### AIM:
Quote the full listing word for word.

* begin *

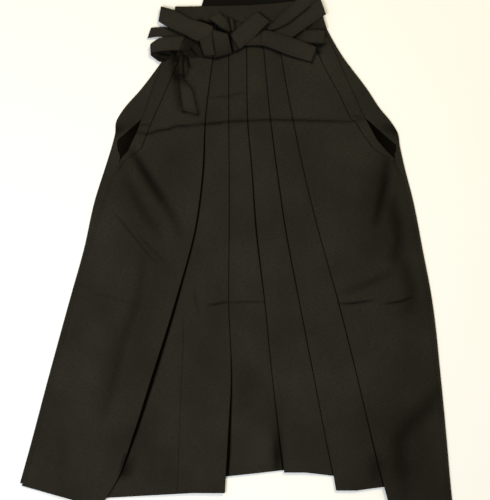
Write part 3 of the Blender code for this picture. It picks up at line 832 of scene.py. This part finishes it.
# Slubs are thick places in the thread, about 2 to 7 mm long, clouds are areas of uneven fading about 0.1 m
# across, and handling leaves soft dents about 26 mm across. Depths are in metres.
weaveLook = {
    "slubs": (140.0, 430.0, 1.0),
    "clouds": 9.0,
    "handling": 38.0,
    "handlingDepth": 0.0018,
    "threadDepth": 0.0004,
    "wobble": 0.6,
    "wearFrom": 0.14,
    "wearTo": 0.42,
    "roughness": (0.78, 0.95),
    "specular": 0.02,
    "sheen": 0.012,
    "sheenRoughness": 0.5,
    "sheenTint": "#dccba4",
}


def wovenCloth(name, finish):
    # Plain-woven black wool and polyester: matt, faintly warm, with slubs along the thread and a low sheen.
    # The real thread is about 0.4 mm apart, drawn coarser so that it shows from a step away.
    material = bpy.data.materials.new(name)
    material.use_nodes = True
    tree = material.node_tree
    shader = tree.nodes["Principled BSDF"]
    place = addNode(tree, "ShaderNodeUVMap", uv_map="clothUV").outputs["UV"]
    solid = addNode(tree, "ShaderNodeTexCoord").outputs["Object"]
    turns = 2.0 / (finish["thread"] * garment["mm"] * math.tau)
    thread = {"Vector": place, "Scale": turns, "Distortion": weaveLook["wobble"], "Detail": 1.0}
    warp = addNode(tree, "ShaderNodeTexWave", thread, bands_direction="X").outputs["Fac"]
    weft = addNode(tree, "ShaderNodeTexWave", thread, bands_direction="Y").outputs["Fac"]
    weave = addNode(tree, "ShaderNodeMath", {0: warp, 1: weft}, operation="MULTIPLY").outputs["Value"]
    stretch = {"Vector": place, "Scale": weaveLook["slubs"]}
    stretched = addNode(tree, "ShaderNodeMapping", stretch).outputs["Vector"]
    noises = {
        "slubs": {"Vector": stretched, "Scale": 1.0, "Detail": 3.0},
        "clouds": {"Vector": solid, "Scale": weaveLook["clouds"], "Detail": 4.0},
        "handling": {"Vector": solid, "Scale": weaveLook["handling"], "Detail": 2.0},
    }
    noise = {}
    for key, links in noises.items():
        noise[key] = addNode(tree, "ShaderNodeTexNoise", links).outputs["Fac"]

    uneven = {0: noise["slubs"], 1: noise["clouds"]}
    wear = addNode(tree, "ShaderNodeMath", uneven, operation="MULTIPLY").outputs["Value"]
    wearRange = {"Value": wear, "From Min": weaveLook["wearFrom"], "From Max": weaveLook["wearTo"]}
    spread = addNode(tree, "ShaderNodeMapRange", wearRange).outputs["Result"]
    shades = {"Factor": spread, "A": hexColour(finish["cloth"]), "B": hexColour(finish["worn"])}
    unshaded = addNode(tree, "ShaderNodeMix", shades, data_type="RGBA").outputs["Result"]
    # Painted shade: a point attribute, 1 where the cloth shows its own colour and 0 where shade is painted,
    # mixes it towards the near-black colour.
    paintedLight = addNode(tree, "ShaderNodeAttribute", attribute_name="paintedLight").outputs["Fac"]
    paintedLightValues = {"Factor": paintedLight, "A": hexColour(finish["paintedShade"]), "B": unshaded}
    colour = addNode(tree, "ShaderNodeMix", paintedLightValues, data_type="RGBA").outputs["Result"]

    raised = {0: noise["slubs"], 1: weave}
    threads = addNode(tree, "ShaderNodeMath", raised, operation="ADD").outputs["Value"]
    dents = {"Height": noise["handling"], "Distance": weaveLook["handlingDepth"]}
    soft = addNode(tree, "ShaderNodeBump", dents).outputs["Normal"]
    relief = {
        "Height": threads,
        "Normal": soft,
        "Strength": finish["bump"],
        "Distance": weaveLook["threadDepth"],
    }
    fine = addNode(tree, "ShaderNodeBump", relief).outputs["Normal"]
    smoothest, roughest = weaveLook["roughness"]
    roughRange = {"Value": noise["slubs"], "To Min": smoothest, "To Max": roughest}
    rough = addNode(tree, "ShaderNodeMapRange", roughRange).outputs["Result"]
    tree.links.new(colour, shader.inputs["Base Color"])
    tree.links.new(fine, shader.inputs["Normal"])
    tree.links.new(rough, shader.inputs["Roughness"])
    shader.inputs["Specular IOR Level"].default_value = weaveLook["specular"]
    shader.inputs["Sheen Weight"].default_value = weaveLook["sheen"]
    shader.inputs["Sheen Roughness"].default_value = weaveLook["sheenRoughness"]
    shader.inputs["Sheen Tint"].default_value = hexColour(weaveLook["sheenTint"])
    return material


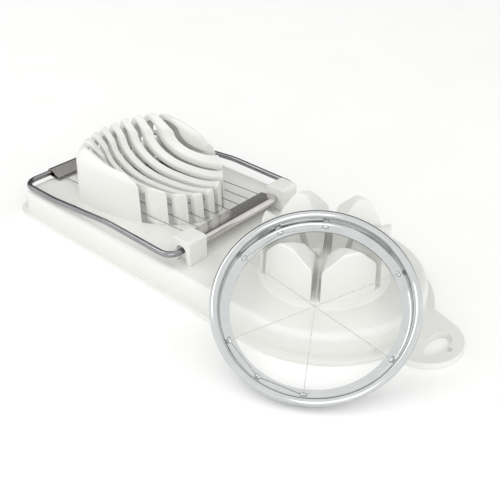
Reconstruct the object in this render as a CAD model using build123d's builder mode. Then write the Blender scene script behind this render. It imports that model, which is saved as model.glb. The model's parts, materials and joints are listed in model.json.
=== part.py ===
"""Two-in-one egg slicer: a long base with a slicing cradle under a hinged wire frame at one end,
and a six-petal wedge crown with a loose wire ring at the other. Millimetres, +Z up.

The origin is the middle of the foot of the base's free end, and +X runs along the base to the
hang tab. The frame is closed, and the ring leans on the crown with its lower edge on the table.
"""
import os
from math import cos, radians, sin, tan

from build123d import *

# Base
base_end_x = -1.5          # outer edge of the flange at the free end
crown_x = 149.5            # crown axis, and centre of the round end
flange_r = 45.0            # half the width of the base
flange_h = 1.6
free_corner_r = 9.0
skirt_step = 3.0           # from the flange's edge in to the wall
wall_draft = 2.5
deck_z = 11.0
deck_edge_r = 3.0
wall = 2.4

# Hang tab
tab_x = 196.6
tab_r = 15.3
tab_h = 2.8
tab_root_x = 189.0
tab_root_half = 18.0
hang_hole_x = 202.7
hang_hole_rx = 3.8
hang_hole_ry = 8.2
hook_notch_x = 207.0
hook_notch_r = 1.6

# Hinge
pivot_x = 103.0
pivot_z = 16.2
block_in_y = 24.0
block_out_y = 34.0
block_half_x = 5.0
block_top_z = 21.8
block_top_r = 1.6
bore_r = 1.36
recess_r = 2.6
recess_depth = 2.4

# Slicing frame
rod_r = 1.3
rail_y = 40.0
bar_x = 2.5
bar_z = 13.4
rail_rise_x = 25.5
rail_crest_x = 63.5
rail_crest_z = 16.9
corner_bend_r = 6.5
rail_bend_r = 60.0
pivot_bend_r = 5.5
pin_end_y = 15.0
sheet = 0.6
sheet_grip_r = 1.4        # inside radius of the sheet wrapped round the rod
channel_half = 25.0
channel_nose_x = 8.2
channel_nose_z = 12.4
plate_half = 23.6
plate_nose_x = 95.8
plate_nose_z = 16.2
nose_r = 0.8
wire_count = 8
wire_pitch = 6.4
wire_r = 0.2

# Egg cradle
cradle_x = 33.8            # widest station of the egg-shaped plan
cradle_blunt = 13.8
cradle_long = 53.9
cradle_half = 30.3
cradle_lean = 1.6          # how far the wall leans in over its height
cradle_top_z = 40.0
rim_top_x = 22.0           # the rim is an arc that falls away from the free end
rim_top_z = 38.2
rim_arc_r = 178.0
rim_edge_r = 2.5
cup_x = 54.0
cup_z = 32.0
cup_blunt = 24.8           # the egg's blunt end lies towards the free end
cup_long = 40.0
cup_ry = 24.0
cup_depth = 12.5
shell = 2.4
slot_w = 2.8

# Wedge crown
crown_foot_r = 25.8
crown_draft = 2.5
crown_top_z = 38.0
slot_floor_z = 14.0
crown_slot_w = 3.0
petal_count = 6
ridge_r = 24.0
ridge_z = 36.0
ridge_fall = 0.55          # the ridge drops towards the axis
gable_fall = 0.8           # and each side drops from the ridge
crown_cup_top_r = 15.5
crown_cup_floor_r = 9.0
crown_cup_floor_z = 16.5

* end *

### WORKED SOLUTION:
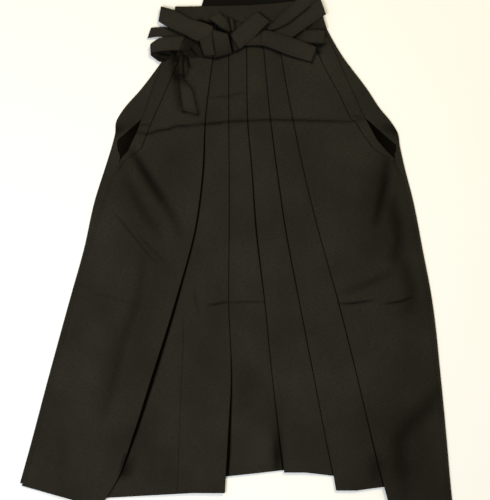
Write part 3 of the Blender code for this picture. It picks up at line 832 of scene.py. This part finishes it.
# Slubs are thick places in the thread, about 2 to 7 mm long, clouds are areas of uneven fading about 0.1 m
# across, and handling leaves soft dents about 26 mm across. Depths are in metres.
weaveLook = {
    "slubs": (140.0, 430.0, 1.0),
    "clouds": 9.0,
    "handling": 38.0,
    "handlingDepth": 0.0018,
    "threadDepth": 0.0004,
    "wobble": 0.6,
    "wearFrom": 0.14,
    "wearTo": 0.42,
    "roughness": (0.78, 0.95),
    "specular": 0.02,
    "sheen": 0.012,
    "sheenRoughness": 0.5,
    "sheenTint": "#dccba4",
}


def wovenCloth(name, finish):
    # Plain-woven black wool and polyester: matt, faintly warm, with slubs along the thread and a low sheen.
    # The real thread is about 0.4 mm apart, drawn coarser so that it shows from a step away.
    material = bpy.data.materials.new(name)
    material.use_nodes = True
    tree = material.node_tree
    shader = tree.nodes["Principled BSDF"]
    place = addNode(tree, "ShaderNodeUVMap", uv_map="clothUV").outputs["UV"]
    solid = addNode(tree, "ShaderNodeTexCoord").outputs["Object"]
    turns = 2.0 / (finish["thread"] * garment["mm"] * math.tau)
    thread = {"Vector": place, "Scale": turns, "Distortion": weaveLook["wobble"], "Detail": 1.0}
    warp = addNode(tree, "ShaderNodeTexWave", thread, bands_direction="X").outputs["Fac"]
    weft = addNode(tree, "ShaderNodeTexWave", thread, bands_direction="Y").outputs["Fac"]
    weave = addNode(tree, "ShaderNodeMath", {0: warp, 1: weft}, operation="MULTIPLY").outputs["Value"]
    stretch = {"Vector": place, "Scale": weaveLook["slubs"]}
    stretched = addNode(tree, "ShaderNodeMapping", stretch).outputs["Vector"]
    noises = {
        "slubs": {"Vector": stretched, "Scale": 1.0, "Detail": 3.0},
        "clouds": {"Vector": solid, "Scale": weaveLook["clouds"], "Detail": 4.0},
        "handling": {"Vector": solid, "Scale": weaveLook["handling"], "Detail": 2.0},
    }
    noise = {}
    for key, links in noises.items():
        noise[key] = addNode(tree, "ShaderNodeTexNoise", links).outputs["Fac"]

    uneven = {0: noise["slubs"], 1: noise["clouds"]}
    wear = addNode(tree, "ShaderNodeMath", uneven, operation="MULTIPLY").outputs["Value"]
    wearRange = {"Value": wear, "From Min": weaveLook["wearFrom"], "From Max": weaveLook["wearTo"]}
    spread = addNode(tree, "ShaderNodeMapRange", wearRange).outputs["Result"]
    shades = {"Factor": spread, "A": hexColour(finish["cloth"]), "B": hexColour(finish["worn"])}
    unshaded = addNode(tree, "ShaderNodeMix", shades, data_type="RGBA").outputs["Result"]
    # Painted shade: a point attribute, 1 where the cloth shows its own colour and 0 where shade is painted,
    # mixes it towards the near-black colour.
    paintedLight = addNode(tree, "ShaderNodeAttribute", attribute_name="paintedLight").outputs["Fac"]
    paintedLightValues = {"Factor": paintedLight, "A": hexColour(finish["paintedShade"]), "B": unshaded}
    colour = addNode(tree, "ShaderNodeMix", paintedLightValues, data_type="RGBA").outputs["Result"]

    raised = {0: noise["slubs"], 1: weave}
    threads = addNode(tree, "ShaderNodeMath", raised, operation="ADD").outputs["Value"]
    dents = {"Height": noise["handling"], "Distance": weaveLook["handlingDepth"]}
    soft = addNode(tree, "ShaderNodeBump", dents).outputs["Normal"]
    relief = {
        "Height": threads,
        "Normal": soft,
        "Strength": finish["bump"],
        "Distance": weaveLook["threadDepth"],
    }
    fine = addNode(tree, "ShaderNodeBump", relief).outputs["Normal"]
    smoothest, roughest = weaveLook["roughness"]
    roughRange = {"Value": noise["slubs"], "To Min": smoothest, "To Max": roughest}
    rough = addNode(tree, "ShaderNodeMapRange", roughRange).outputs["Result"]
    tree.links.new(colour, shader.inputs["Base Color"])
    tree.links.new(fine, shader.inputs["Normal"])
    tree.links.new(rough, shader.inputs["Roughness"])
    shader.inputs["Specular IOR Level"].default_value = weaveLook["specular"]
    shader.inputs["Sheen Weight"].default_value = weaveLook["sheen"]
    shader.inputs["Sheen Roughness"].default_value = weaveLook["sheenRoughness"]
    shader.inputs["Sheen Tint"].default_value = hexColour(weaveLook["sheenTint"])
    return material


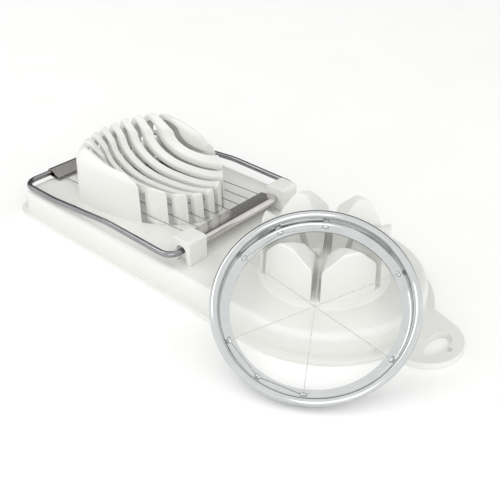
Reconstruct the object in this render as a CAD model using build123d's builder mode. Then write the Blender scene script behind this render. It imports that model, which is saved as model.glb. The model's parts, materials and joints are listed in model.json.
=== part.py ===
"""Two-in-one egg slicer: a long base with a slicing cradle under a hinged wire frame at one end,
and a six-petal wedge crown with a loose wire ring at the other. Millimetres, +Z up.

The origin is the middle of the foot of the base's free end, and +X runs along the base to the
hang tab. The frame is closed, and the ring leans on the crown with its lower edge on the table.
"""
import os
from math import cos, radians, sin, tan

from build123d import *

# Base
base_end_x = -1.5          # outer edge of the flange at the free end
crown_x = 149.5            # crown axis, and centre of the round end
flange_r = 45.0            # half the width of the base
flange_h = 1.6
free_corner_r = 9.0
skirt_step = 3.0           # from the flange's edge in to the wall
wall_draft = 2.5
deck_z = 11.0
deck_edge_r = 3.0
wall = 2.4

# Hang tab
tab_x = 196.6
tab_r = 15.3
tab_h = 2.8
tab_root_x = 189.0
tab_root_half = 18.0
hang_hole_x = 202.7
hang_hole_rx = 3.8
hang_hole_ry = 8.2
hook_notch_x = 207.0
hook_notch_r = 1.6

# Hinge
pivot_x = 103.0
pivot_z = 16.2
block_in_y = 24.0
block_out_y = 34.0
block_half_x = 5.0
block_top_z = 21.8
block_top_r = 1.6
bore_r = 1.36
recess_r = 2.6
recess_depth = 2.4

# Slicing frame
rod_r = 1.3
rail_y = 40.0
bar_x = 2.5
bar_z = 13.4
rail_rise_x = 25.5
rail_crest_x = 63.5
rail_crest_z = 16.9
corner_bend_r = 6.5
rail_bend_r = 60.0
pivot_bend_r = 5.5
pin_end_y = 15.0
sheet = 0.6
sheet_grip_r = 1.4        # inside radius of the sheet wrapped round the rod
channel_half = 25.0
channel_nose_x = 8.2
channel_nose_z = 12.4
plate_half = 23.6
plate_nose_x = 95.8
plate_nose_z = 16.2
nose_r = 0.8
wire_count = 8
wire_pitch = 6.4
wire_r = 0.2

# Egg cradle
cradle_x = 33.8            # widest station of the egg-shaped plan
cradle_blunt = 13.8
cradle_long = 53.9
cradle_half = 30.3
cradle_lean = 1.6          # how far the wall leans in over its height
cradle_top_z = 40.0
rim_top_x = 22.0           # the rim is an arc that falls away from the free end
rim_top_z = 38.2
rim_arc_r = 178.0
rim_edge_r = 2.5
cup_x = 54.0
cup_z = 32.0
cup_blunt = 24.8           # the egg's blunt end lies towards the free end
cup_long = 40.0
cup_ry = 24.0
cup_depth = 12.5
shell = 2.4
slot_w = 2.8

# Wedge crown
crown_foot_r = 25.8
crown_draft = 2.5
crown_top_z = 38.0
slot_floor_z = 14.0
crown_slot_w = 3.0
petal_count = 6
ridge_r = 24.0
ridge_z = 36.0
ridge_fall = 0.55          # the ridge drops towards the axis
gable_fall = 0.8           # and each side drops from the ridge
crown_cup_top_r = 15.5
crown_cup_floor_r = 9.0
crown_cup_floor_z = 16.5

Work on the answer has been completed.